Like lots of boys in this country who show a talent for football, Rooney bought a ticket for that particular lottery, and committed to the training sessions, the matches and the precedence they take over school. It is no different to any elite-level sportsman. The sacrifice is huge, the chances of success slim, the rewards enormous.

When I left Selhurst Park on Saturday, an hour after the end of the game, Jason Puncheon was still in his kit and boots by the side of the pitch with his children. They were waiting for Rooney, who arrived a few minutes later, to have their picture taken. It is noticeable that from his fellow professionals there has been very little resentment voiced to the size of his new deal.

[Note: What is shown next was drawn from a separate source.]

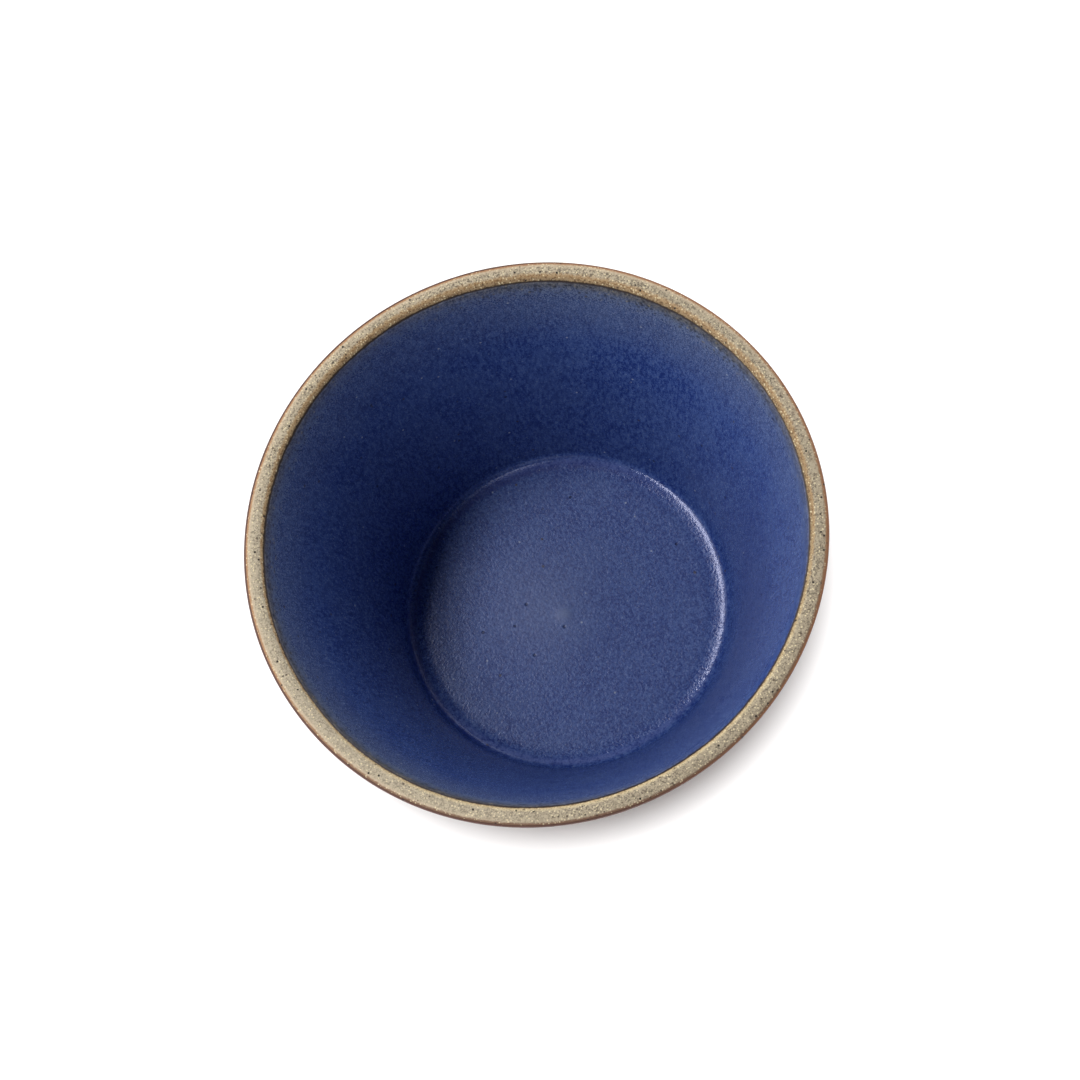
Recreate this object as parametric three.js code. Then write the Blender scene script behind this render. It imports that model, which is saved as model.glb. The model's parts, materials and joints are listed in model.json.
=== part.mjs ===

They know better than anyone that Rooney has come through the most rigorous selection process in modern sport. Manchester United scout all over the world, in a sport played by more people than any other, and they still could not find anyone, certainly anyone available, they would sooner spend that money on than Rooney.

Triple punishment question will require creative thinking

On Saturday, the International Football Association Board (Ifab) meets in Switzerland with the question of “triple punishment” on the agenda – the red card, penalty and suspension levied against the likes of Wojciech Szczesny and Martin Demichelis last week.

The Uefa president, Michel Platini, wants Ifab, which controls the laws of the game, to change it. The red card for denying an obvious goalscoring opportunity was brought in to eradicate the kind of professional foul that Willie Young made infamous in the 1980 FA Cup final.

Platini has floated the idea of 15-minute sin bins. Surely unworkable in the case of goalkeepers. It has been suggested that a red card would only be awarded to the offender if a penalty was missed. Until it was pointed out that if the offence took place early in the game, there would arguably be more benefit in the opposing team missing the penalty and putting their opponents down to 10 men.

Solving this one might be beyond even the creativeness of Platini’s foot soldiers.